Brocardé au nom de la mondialisation, le modèle social rhénan résiste. Mieux, il s'exporte. Chez Aventis, société de droit français dont le siège est à Strasbourg, fruit de la fusion de Hoechst et de Rhône-Poulenc, c'est – avec quelques aménagements – la cogestion qui est en vigueur.

Le plan de la dernière chance

Gerhard Schröder joue son va-tout. En reprenant à son compte les propositions de la commission Hartz rendues publiques à la mi-août, le chancelier allemand, donné battu aux élections générales du 22 septembre prochain, entend instaurer « un nouvel esprit dans la société ». De quoi s'agit-il ? Sous le titre « Des services modernes pour le marché du travail », le rapport de la commission présidée par Peter Hartz, directeur du personnel de Volkswagen et connu en Allemagne comme un pionnier en matière d'organisation du travail, est un véritable catalogue de mesures visant à diviser par deux le nombre de chômeurs en Allemagne (actuellement de 4 millions) d'ici à trois ans.

Remis au chancelier sous la forme d'un CD-ROM de 343 pages, le rapport propose notamment le développement de l'intérim, du temps partiel et des petits boulots, l'instauration de sanctions pour motiver les chômeurs trop peu empressés à reprendre un travail, ou encore l'émission d'un emprunt obligataire de 10 milliards d'euros par an pour financer la création d'emplois. Selon les 15 membres de la commission, ces mesures permettront de réduire la durée moyenne du chômage de trente-trois semaines actuellement à vingt-deux.

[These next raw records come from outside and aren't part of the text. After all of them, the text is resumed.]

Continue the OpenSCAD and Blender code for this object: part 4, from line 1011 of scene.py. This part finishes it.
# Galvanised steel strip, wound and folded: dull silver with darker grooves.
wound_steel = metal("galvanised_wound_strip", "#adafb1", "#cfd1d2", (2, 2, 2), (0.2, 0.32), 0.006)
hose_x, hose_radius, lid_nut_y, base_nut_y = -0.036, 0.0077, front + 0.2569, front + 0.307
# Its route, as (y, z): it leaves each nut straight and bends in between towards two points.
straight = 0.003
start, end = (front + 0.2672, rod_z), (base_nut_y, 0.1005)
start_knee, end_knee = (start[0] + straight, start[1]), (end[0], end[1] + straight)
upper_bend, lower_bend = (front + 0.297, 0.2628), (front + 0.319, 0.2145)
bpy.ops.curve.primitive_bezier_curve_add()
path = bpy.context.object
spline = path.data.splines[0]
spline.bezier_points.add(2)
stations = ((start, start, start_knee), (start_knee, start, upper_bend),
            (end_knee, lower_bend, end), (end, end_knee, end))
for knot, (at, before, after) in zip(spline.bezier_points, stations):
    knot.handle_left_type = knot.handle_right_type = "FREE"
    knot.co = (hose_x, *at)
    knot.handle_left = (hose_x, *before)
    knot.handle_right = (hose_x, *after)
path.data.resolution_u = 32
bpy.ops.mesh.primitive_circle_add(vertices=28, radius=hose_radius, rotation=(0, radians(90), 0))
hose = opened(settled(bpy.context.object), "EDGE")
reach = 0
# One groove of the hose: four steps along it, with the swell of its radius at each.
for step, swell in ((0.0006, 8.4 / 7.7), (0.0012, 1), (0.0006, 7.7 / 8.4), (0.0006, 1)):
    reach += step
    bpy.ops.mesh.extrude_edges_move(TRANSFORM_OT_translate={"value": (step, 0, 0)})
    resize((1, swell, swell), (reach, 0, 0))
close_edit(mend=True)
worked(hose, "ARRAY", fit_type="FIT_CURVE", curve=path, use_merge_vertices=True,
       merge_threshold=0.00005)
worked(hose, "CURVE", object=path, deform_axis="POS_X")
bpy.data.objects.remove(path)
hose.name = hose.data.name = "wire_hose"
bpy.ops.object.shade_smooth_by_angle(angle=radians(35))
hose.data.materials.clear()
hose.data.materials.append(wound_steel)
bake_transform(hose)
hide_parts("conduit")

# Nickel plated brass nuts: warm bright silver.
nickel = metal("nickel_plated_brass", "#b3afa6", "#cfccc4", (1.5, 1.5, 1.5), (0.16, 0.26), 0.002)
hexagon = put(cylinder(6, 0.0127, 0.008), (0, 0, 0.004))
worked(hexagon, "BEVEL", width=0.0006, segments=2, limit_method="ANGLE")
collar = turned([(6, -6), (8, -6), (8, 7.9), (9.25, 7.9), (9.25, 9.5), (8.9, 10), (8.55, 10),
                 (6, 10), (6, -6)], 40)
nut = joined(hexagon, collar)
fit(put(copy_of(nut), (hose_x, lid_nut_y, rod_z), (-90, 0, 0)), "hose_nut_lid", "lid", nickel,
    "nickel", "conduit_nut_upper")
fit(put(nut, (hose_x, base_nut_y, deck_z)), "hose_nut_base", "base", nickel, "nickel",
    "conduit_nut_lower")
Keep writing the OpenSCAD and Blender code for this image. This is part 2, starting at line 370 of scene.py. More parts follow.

Pour la plupart déjà connues, ces propositions ont suscité les critiques virulentes de l'opposition conservatrice, celle-ci estimant que la commission ne propose aucune réforme structurelle du marché du travail. De son côté, le patron des patrons allemands, Dieter Hundt, s'est déclaré déçu par la teneur des propositions. Reste maintenant à connaître la réaction des électeurs allemands face à cette volonté tardive de réformer le marché du travail.